■ Set exercise ■
Which lines below hold the word "json"? Copy all of them.
-- start Extracted entries --
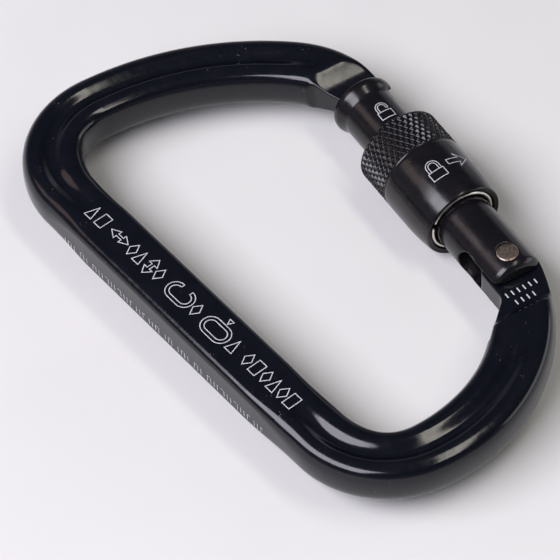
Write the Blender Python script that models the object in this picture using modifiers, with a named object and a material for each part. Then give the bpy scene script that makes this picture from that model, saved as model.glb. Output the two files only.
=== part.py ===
"""Screw-sleeve locking carabiner: offset D frame, hinged barrel gate and threaded sleeve.

Lies flat: +X runs from the nose end to the hinge end, +Y from the spine to the gate,
+Z through the thickness, and Z = 0 is the middle plane of the bar.
Gate-frame stations: x along the gate from the rivet to the nose, y towards the inside of the D.
"""
from math import acos, asin, cos, degrees, pi, radians, sin

import bmesh
import bpy
from mathutils import Euler, Vector

MM = 0.001

# Centreline of the bar, in millimetres and degrees
HEEL_START = (36.75, -29.1)
HEEL_RADIUS, HEEL_ANGLE = 15.2, 78.7
BASKET_RADIUS, BASKET_ANGLE = 33.5, 76.8
SHOULDER_RADIUS = 10.4
GATE_HEADING = 172.0
GATE_LENGTH = 49.5
BROW_RADIUS, BROW_ANGLE = 18.6, 50.0
ROOF_RADIUS, ROOF_ANGLE = 56.0, 39.3
CORNER_RADIUS = 15.6

# Section of the bar
BAR_HALF_WIDTH = 5.4
BAR_HALF_WIDTH_BASKET = 6.0
BAR_HALF_WIDTH_SHOULDER = 5.6
BAR_HALF_WIDTH_ROOF = 5.75
BAR_HALF_WIDTH_NOSE = 5.2
BAR_HALF_THICKNESS = 4.4
BEND_FILLING = 0.8
BEND_FILLING_REACH = 15.0
BAR_EDGE_RADIUS = 4.5
BAR_EDGE_SWEEP = 49.0
SPINE_EDGE_RADIUS = 1.6
SPINE_EDGE_SWEEP = 90.0
FLUTE_DEPTH = 1.0
FLUTE_HALF_WIDTH = 2.7

# Where the section changes, in millimetres of run from the named place on the centreline
NOSE_WIDENING = (2.0, 16.0)
CORNER_NARROWING = (-14.0, 6.0)
BASKET_WIDENING = (8.0, 34.0)
SHOULDER_NARROWING = (-24.0, -8.0)
SPINE_FLAT_FROM_CORNER = (-4.0, 13.0)
SPINE_FLAT_FROM_HEEL = (-15.0, 4.0)
FLUTE_FROM_NOSE = (13.0, 26.0)
FLUTE_FROM_TANG = (-32.0, -19.0)
CORNER_FILLING_AT = -4.0
HEEL_FILLING_AT = 2.0

# Hinge: tang on the frame, fork on the gate
TANG_HALF_THICKNESS = 2.4
TANG_FRONT = 4.2
TANG_EDGE = 5.3
TANG_FILLET_START = 5.2
TANG_FILLET = 2.5
TANG_FILLET_SWEEP = 47.0
TANG_BACK = -1.5
TANG_CORNER = (0.4, 3.0)
TANG_OUTER_SPARE = 0.6
COVE_START = 9.1
COVE_RADIUS = 2.6
EAR_END = 3.9
EAR_ROUNDING = 1.6
FORK_HALF_GAP = 2.7
FORK_DEPTH = 5.3
KEYHOLE_STATION = 4.6
KEYHOLE_RADIUS = 3.0
KEYHOLE_FLOOR = 1.2
RIVET_RADIUS = 1.6
RIVET_HEAD_RADIUS = 2.07
RIVET_HALF_LENGTH = 5.62
RIVET_HEAD_THICKNESS = 0.6
RIVET_CROWN = 0.15
RIVET_SEAT_OVERRUN = 1.5
RUNNING_GAP = 0.12
REST_GAP = 0.3
POCKET_GAP = 0.4

# Gate barrel
BARREL_RADIUS = 5.75
NECK_RADIUS = 5.45
COLLAR_RADIUS = 6.3
COLLAR_LENGTH = 3.6
COLLAR_SHAPE = ((0.8, 0.0), (0.3, 0.15), (0.0, 0.6), (0.0, 1.5), (0.2, 2.1), (0.55, 2.7))
GATE_FRONT = 50.25

# Keylock nose: a T-shaped tongue in a T-shaped pocket
TONGUE_BLOCK_HALF = 2.0
TONGUE_NECK_HALF = 1.6
TONGUE_HEAD_HALF = 2.9
TONGUE_TIP = 45.6
TONGUE_HEAD_BACK = 48.0
TONGUE_BLOCK_FRONT = 50.85
TONGUE_INNER = 3.2
TONGUE_OUTER = -4.6
TONGUE_BLOCK_LEAN = 0.25
NOSE_COVE_BACK = 49.0
NOSE_COVE_START = 50.0
NOSE_COVE_RADIUS = 13.3
NOSE_SIDE_FROM = (51.7, 4.25)
NOSE_SIDE_ANGLE = 28.0
NOSE_SIDE_LENGTH = 4.5
NOSE_SIDE_FILLET = 2.0
NOSE_SIDE_SWEEP = 55.0
NOSE_SIDE_LEAD = 0.8

# Screw thread of the sleeve
PITCH = 2.5
BAND_START, BAND_END = 31.6, 37.2
BAND_SLOPE = 0.7
BAND_ROOT = 6.25
BAND_CREST = 6.95
SLEEVE_MINOR = 6.6
SLEEVE_MAJOR = 7.3
TOOTH_TIP_HALF = 0.25
RIB_MARGIN = 0.65
RIB_SINK = 0.15
GROOVE_OVERCUT = 0.2
TOOTH_SLOPE = 0.5774

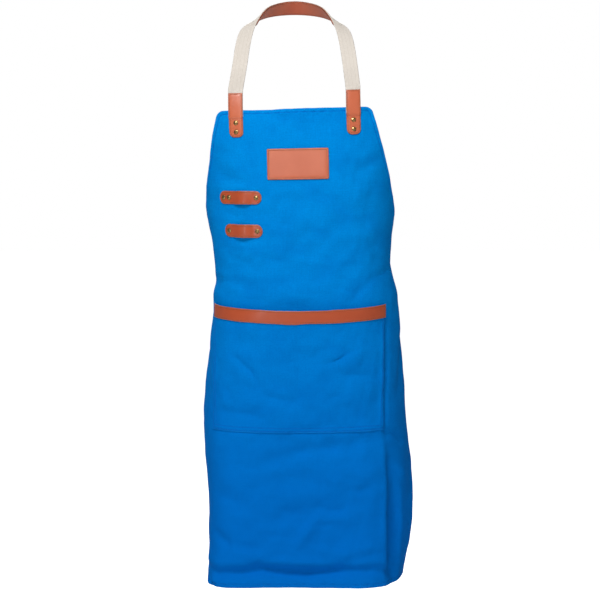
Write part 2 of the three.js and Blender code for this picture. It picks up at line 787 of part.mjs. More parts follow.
addPiece(apron, 'canvas_body', canvasBody(), canvasFinish);
addPiece(apron, 'pocket_panel', pocketPanel(), canvasFinish);
addPiece(apron, 'pocket_band', pocketBand(), leatherFinish);
addPiece(apron, 'name_patch', namePatch(), leatherFinish);
toolLoops.forEach((loop) => addPiece(apron, `${loop.name}_tool_loop`, toolLoop(loop), leatherFinish));
sides.forEach((side) => {
  const neck = strapTab(neckPlace(side), neckRivets(side));
  const waist = strapTab(waistPlace(side), waistRivets(side));
  addPiece(apron, `neck_tab_${side.name}`, neck, leatherFinish);
  addPiece(apron, `waist_tab_${side.name}`, waist, leatherFinish);
});
addPiece(apron, 'neck_strap', neckStrap(), webbingFinish);
addPiece(apron, 'neck_pad', neckPad(), leatherFinish);
addPiece(apron, 'waist_strap_right', rightWaistStrap(), webbingFinish);
addPiece(apron, 'waist_strap_left', leftWaistStrap(), webbingFinish);
addPiece(waistHardware, 'buckle_socket', buckleSocket(), plasticFinish);
addPiece(waistHardware, 'buckle_plug', bucklePlug(), plasticFinish);
addPiece(waistHardware, 'latch_arm_upper', latchArm(1), plasticFinish);
addPiece(waistHardware, 'latch_arm_lower', latchArm(-1), plasticFinish);
addPiece(waistHardware, 'strap_keeper', strapKeeper(), leatherFinish);
rivets.forEach((rivet) => {
  addPiece(apron, `${rivet.name}_cap`, standOn(rivetCap(), rivet, headOffset), brassFinish);
  addPiece(apron, `${rivet.name}_base`, standOn(rivetBase(), rivet, backOffset), brassFinish);
});

export default apron;
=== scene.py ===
# Welding apron: canvas body and pocket, leather trims, webbing straps, brass rivets.
import json
import math
import bpy
import numpy as np
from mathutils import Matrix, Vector


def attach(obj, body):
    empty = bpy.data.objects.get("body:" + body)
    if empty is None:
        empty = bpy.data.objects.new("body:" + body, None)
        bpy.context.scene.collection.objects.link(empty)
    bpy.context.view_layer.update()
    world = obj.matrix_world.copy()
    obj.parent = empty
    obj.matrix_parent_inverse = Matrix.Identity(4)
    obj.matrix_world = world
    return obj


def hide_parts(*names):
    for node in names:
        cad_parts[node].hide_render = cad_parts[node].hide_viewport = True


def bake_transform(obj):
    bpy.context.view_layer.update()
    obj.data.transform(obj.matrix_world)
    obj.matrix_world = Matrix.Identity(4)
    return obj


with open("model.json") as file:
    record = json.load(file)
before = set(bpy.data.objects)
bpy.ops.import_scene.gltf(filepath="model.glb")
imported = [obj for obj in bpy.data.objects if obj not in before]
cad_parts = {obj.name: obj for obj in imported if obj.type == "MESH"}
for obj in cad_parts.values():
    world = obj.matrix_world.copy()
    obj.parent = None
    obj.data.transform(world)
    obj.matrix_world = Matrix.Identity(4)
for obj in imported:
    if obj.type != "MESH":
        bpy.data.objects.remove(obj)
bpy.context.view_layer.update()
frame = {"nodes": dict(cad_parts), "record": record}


bodyOf = {node: body for body, nodes in frame["record"]["behaviour"]["bodies"].items() for node in nodes}
mm = 0.001
wearerToPart = np.array([0, -74, -195.0])  # wearer's frame to the part's, in mm
rightAndLeft = (("right", -1), ("left", 1))

# Drape: how the flat cloth stands round the wearer, in mm.

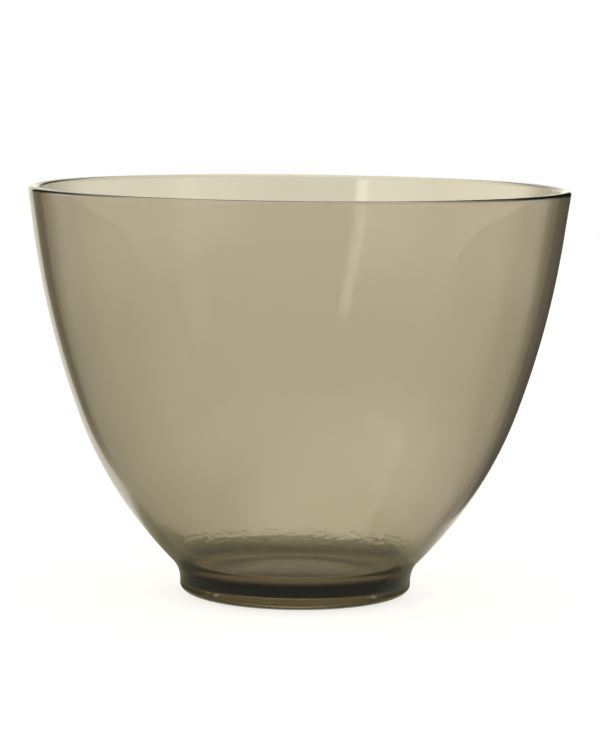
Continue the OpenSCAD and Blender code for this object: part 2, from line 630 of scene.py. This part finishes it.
-- end Extracted entries --
■ Solution for this problem ■
import json
with open("model.json") as file:
    record = json.load(file)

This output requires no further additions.